I suppose since it doesn't affect most common platforms, nobody's noticed the brokenness yet? ARM is probably the most common architecture which is missing atomics on common CPU models, but when targeting common OSes (Linux, FreeBSD), you get to use the kernel atomic cmpxchg helpers, so the issue doesn't arise there. I haven't tested, but I don't think MIPS16 would be broken, since MIPS has native atomics, just not in the MIPS16 ISA. So, it calls out-of-line libgcc __sync_* routines, implemented in MIPS32 and which use LL/SC instructions. There's no problem mixing those with native load/store instructions. Anyways, for why mixing native load/store with __atomic_* functions is wrong, consider, int value = 4; Thread1: int oldval = __atomic_fetch_add(&value, 1, __ATOMIC_SEQ_CST); Thread2: __atomic_store_n(&value, 0, __ATOMIC_SEQ_CST); The only allowable results after executing both threads should be: oldval = 0, value = 1 -- if atomic_store executes first. oldval = 4, value = 0 -- if atomic_fetch_add executes first. But, if you implement __atomic_fetch_add with a lock, and implement __atomic_store with a native store instruction, you may get the "impossible" result, oldval = 4, value = 5 -- if atomic_store executes *during* atomic_fetch_add, between the load and store instructions. Oops.

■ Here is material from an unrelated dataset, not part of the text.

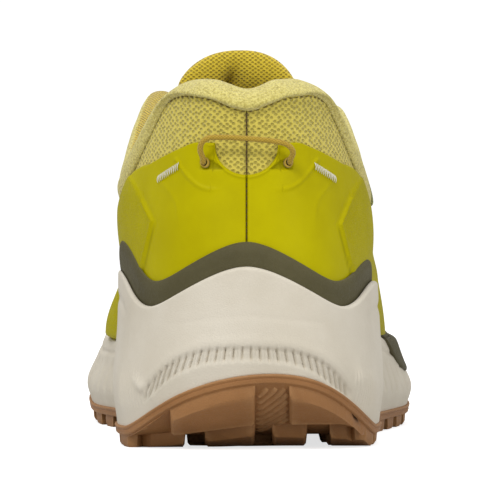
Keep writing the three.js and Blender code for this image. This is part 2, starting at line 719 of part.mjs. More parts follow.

The Char example from this issue is resolved on trunk since we added inline subword atomics. https://inbox.sourceware.org/gcc-patches/20230418214124.2446642-1-patrick@rivosinc.com/ Char example: https://godbolt.org/z/h94PT7hfo char atomic(char *i) { char j = __atomic_add_fetch(i, 1, __ATOMIC_SEQ_CST); char k; __atomic_load(i, &k, __ATOMIC_SEQ_CST); return j+k; } options: -O3 -march=rv64iad atomic(char*): andi a4,a0,3 slliw a4,a4,3 li a3,255 sllw a3,a3,a4 li a1,1 andi a2,a0,-4 not a6,a3 sllw a1,a1,a4 1: lr.w.aqrl a5, 0(a2) add a7, a5, a1 and a7, a7, a3 and t1, a5, a6 or t1, t1, a7 sc.w.rl a7, t1, 0(a2) bnez a7, 1b sraw a5,a5,a4 addiw a5,a5,1 andi a5,a5,0xff fence rw,rw lbu a0,0(a0) fence rw,rw add a0,a0,a5 andi a0,a0,0xff ret The initial example's behavior is still present.